DATA SHOWN:
• • • • • • •

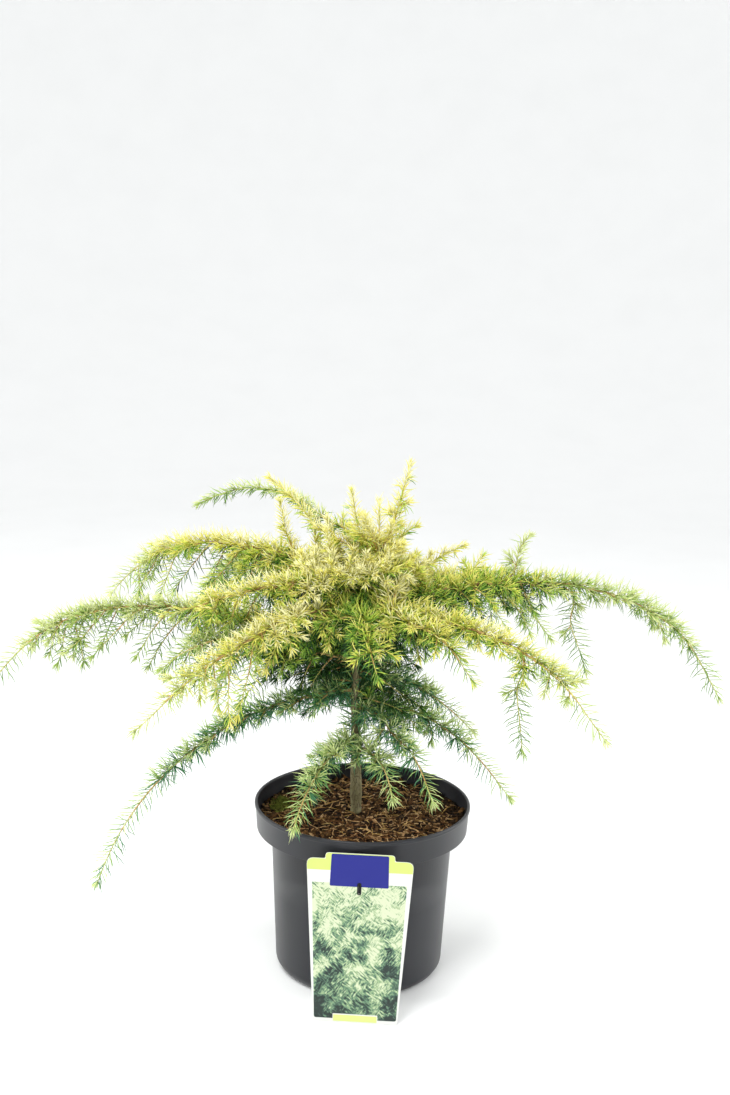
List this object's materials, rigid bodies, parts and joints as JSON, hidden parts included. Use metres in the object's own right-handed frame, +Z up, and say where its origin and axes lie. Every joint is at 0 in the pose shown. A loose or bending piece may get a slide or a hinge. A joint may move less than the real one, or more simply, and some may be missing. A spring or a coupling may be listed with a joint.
{
  "type": "potted cedar tree",
  "caption": "Young spreading golden cedar in a round nursery pot: a short trunk, arching and weeping boughs with sprays of needles, bark mulch and a plain leaning plant label.",
  "frame": {"origin": "centre of the flat underside of the pot", "axes": "+Z up, +X to the right of the front, -Y towards the front, where the label leans"},
  "size_m": [0.756, 0.3975, 0.537],
  "materials": {
    "pot_plastic": "satin moulded polypropylene, charcoal",
    "potting_bark": "damp composted bark and coir fibre",
    "label_card": "printed plastic card",
    "bark": "rough grey-brown conifer bark",
    "needles": "waxy needles, gold at the tips and blue-green inside"
  },
  "bodies": {
    "root": {"pot": "pot_plastic", "soil": "potting_bark", "label": "label_card", "trunk": "bark", "bough_left_far": "bark", "bough_left_high": "bark", "bough_left_middle": "bark", "bough_left_front": "bark", "bough_left_under": "bark", "bough_left_low": "bark", "bough_front_left_low": "bark", "bough_front_right_low": "bark", "bough_right_front_low": "bark", "bough_right_back_low": "bark", "bough_right_low": "bark", "bough_right_far": "bark", "bough_right_middle": "bark", "bough_front_right": "bark", "bough_front_middle": "bark", "bough_back_right": "bark", "bough_back_middle": "bark", "bough_back_left": "bark", "bough_back_low": "bark", "foliage_left_far_inner": "needles", "foliage_left_far_tip": "needles", "foliage_left_high_inner": "needles", "foliage_left_high_tip": "needles", "foliage_left_middle_spray": "needles", "foliage_left_front_inner": "needles", "foliage_left_front_tip": "needles", "foliage_left_under_spray": "needles", "foliage_left_low_inner": "needles", "foliage_left_low_tip": "needles", "foliage_front_left_low_spray": "needles", "foliage_front_right_low_spray": "needles", "foliage_right_front_low_spray": "needles", "foliage_right_back_low_spray": "needles", "foliage_right_low_spray": "needles", "foliage_right_far_inner": "needles", "foliage_right_far_tip": "needles", "foliage_right_middle_inner": "needles", "foliage_right_middle_tip": "needles", "foliage_front_right_spray": "needles", "foliage_front_middle_spray": "needles", "foliage_back_right_spray": "needles", "foliage_back_middle_spray": "needles", "foliage_back_left_inner": "needles", "foliage_back_left_tip": "needles", "foliage_back_low_spray": "needles", "foliage_right_middle_hanger": "needles", "foliage_right_far_hanger": "needles", "foliage_left_far_hanger": "needles", "foliage_leader": "needles", "foliage_second_leader": "needles", "foliage_left_arch": "needles", "foliage_left_back_arch": "needles", "foliage_right_back_tuft": "needles", "foliage_right_far_tuft": "needles", "foliage_upper_middle": "needles", "foliage_lower_middle": "needles"}
  },
  "joints": []
}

• • • • • • •

SET TASK: Gather every line containing the word "materials" and copy it.

OUTPUT:
List this object's materials, rigid bodies, parts and joints as JSON, hidden parts included. Use metres in the object's own right-handed frame, +Z up, and say where its origin and axes lie. Every joint is at 0 in the pose shown. A loose or bending piece may get a slide or a hinge. A joint may move less than the real one, or more simply, and some may be missing. A spring or a coupling may be listed with a joint.
  "materials": {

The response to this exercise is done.